= National Association of Fleet Administrators =

NAFA Fleet Management Association, formerly known as the National Association of Fleet Administrators, Inc., is a not-for-profit, individual membership professional society for professionals who practice fleet management, managing fleets of automobiles, SUVs, trucks, vans, and a wide range of specialized mobile equipment for organizations in the United States and Canada.

==History==
NAFA was founded in 1957. The association provides its members a range of services, including certification, statistical research, monthly and annual publications, regional chapter meetings, government representation, annual conferences and trade shows, and educational seminars on topics ranging from vehicle specification to telematics and fleet digitalization.

==Scope==
NAFA's members are responsible for the specification, acquisition, maintenance, asset tracking, and disposal of more than 3.5 million vehicles, including 1.1 million trucks.

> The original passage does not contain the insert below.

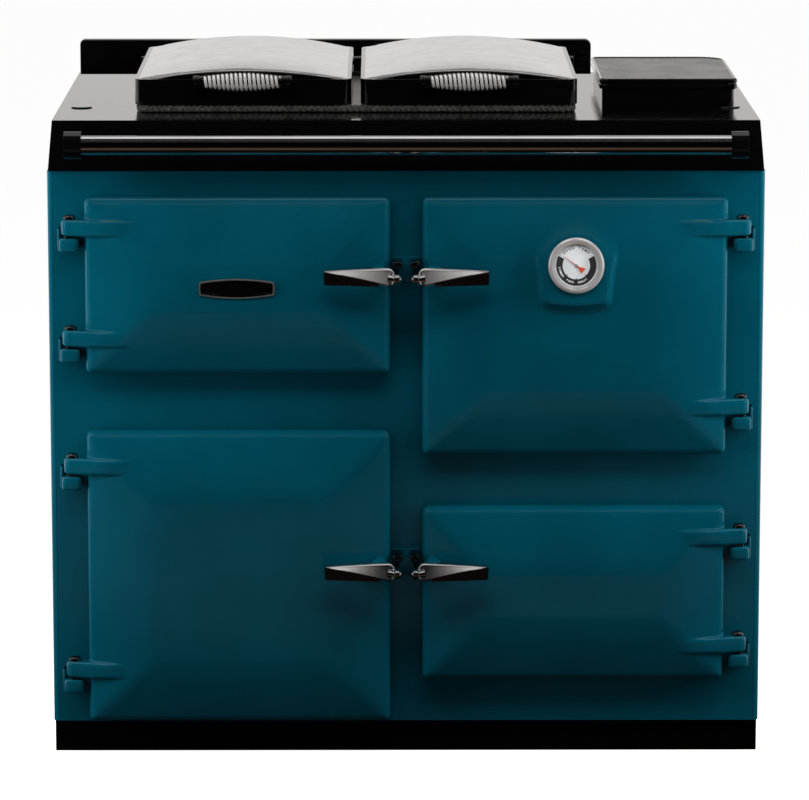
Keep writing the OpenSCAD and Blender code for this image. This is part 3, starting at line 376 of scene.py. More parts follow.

Across North America, NAFA members have more than 350,000 medium- and heavy-duty trucks in their fleets, totaling more than $21 billion in assets for those vehicles.

==Fleet types==
The more traditional fleet vehicles of passenger cars, vans, and SUVs managed by NAFA members total 1.4 million and account for $45 billion in assets, as well as a quarter million police sedans; more than 58,000 emergency vehicles (which often utilize automatic vehicle location technology); and 386,000 pieces of specialty equipment used by public service and commercial fleets.